Warrnambool's Leigh Hocken was part of the three-man Australian team that took out the world title in F3D pylon racing of model aircrafts in Queensland.
The Aussie team came out on top, beating 35 contestants from 15 countries around the world, with Mr Hocken also finishing seventh in the world in his individual event.
It's not Mr Hocken's first win, having taken out the team title in 2011 and also in 2017 in Sweden.
"The world champs are every two years, and in between you have to get through the trials to make the Australian team," he said.
"To make the Australian team is pretty hard, you have three events and your best two count to make the team.
"I've been lucky enough to go to four, I always bring my family with me."
Pylon racing is done around a triangular course with planes doing 10 laps of a 400 metre circuit.
The planes are no average models, with each costing in the thousands and averaging speeds of 350 kilometres per hour in a race.
"You do 15 races, and the lowest time at the end of the event wins. You race against two other people, but you're really racing against the clock," Mr Hocken said.
"You do 10 laps and if you cut inside the pole you get a 10 per cent time penalty.
"There's judges on each pole so you have to go around the outside of the course.
"Our individual scores get added together, and the lowest score wins the team event.

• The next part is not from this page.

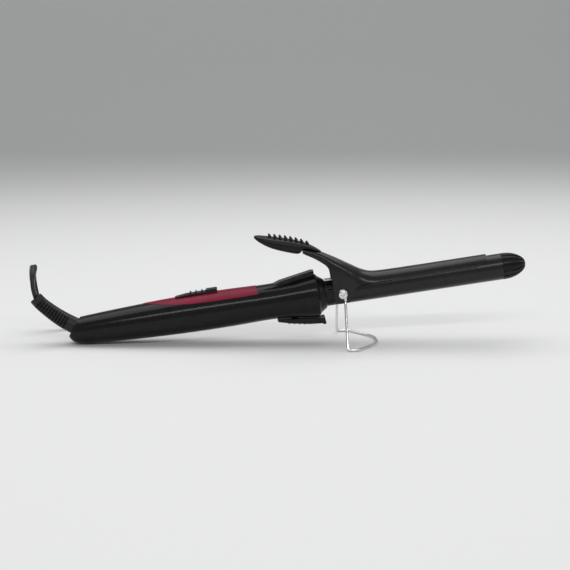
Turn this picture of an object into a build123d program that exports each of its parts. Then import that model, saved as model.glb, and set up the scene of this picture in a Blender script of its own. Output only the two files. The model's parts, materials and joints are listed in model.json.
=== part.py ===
from build123d import *
import os
from math import cos, pi, radians, tan

# A mains curling iron standing on its butt end and its wire stand.
# The iron is drawn in its own frame: X runs along the barrel to the tip, Y to the far side, Z up,
# and the origin is the pivot of the clamp and the stand. place() then tips it to its resting
# angle and lifts it, so that Z = 0 is the surface that it stands on. Millimetres.

# Resting place
REST_ANGLE = 8.5           # the barrel's slope when the iron stands on its wire stand
PIVOT_X = 45.43            # puts the origin under the middle of the iron
PIVOT_Z = 38.01            # height of the pivot above the surface

# Barrel
BARREL_R = 9.5             # 19 mm barrel
BARREL_WALL = 0.8
BARREL_START = 3.0
BARREL_END = 117.0
TIP_END = 135.0
TIP_GROOVES = 14
TIP_GROOVE_HALF = 0.65     # half the width of a groove
TIP_GROOVE_DEPTH = 0.9

# Handle
HANDLE_END = -187.0
HANDLE_FRONT = -18.2
HANDLE_WALL = 2.0
HANDLE_STATIONS = [(HANDLE_END, 10.3), (-170, 11.35), (-146, 12.55), (-122, 13.35), (-98, 13.65),
                   (-75, 13.45), (-53, 13.05), (-38, 13.9), (-26, 15.6), (HANDLE_FRONT, 16.3)]
GRIP_SCALLOPS = 8
GRIP_PITCH = 9.0
GRIP_START = -122.5
SCREW_PLACES = [(-139, -6.0), (-96, -7.0), (-56, -7.0)]

# Neck and pivot
NECK_R = 9.4
NECK_BORE = 6.0
SHEET = 1.05               # thickness of the pressed clamp
CLAMP_R = 9.65             # inside radius of the clamp, over the barrel
CLAMP_START = -6.0
CLAMP_END = 107.0
CHEEK_DEPTH = 7.2
CLAMP_SWING = 18           # how far the clamp opens, in degrees
SHANK_R = 1.5
BUSH_R = 2.3
BUSH_END = 11.0
HEAD_R = 3.3
HEAD_HEIGHT = 1.9
WIRE_R = 1.0
EYE_Y = BUSH_END + WIRE_R + 0.05
FIT = 0.06                 # radial clearance of a turning fit

# Wire stand, from the pivot in the level frame
FOOT_START = 2.6
FOOT_END = 26.1
FOOT_HALF = 29.0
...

"It comes down to luck, skill and preparation really."
Mr Hocken's passion for flying started when he was a teenager growing up in Bairnsdale.
"It started when I was about 13 when I started entering a few competitions in Melbourne," he said.
"In about 2007 was when I thought I would try for the team.
"You're just flying at normal comps then all of a sudden you're going overseas.
"You end up with friends all around the world, it's amazing."
He practices with the Warrnambool Model Aircraft Club in Koroit and still competes in all the local competitions.
"There's probably more preparation at home before you even start flying," Mr Hocken said.
The father of two has his sights set on the 2021 world titles in America.
"If I didn't make the next one it would be like a footballer retiring. You really want to make it," he said.
"But anything can happen."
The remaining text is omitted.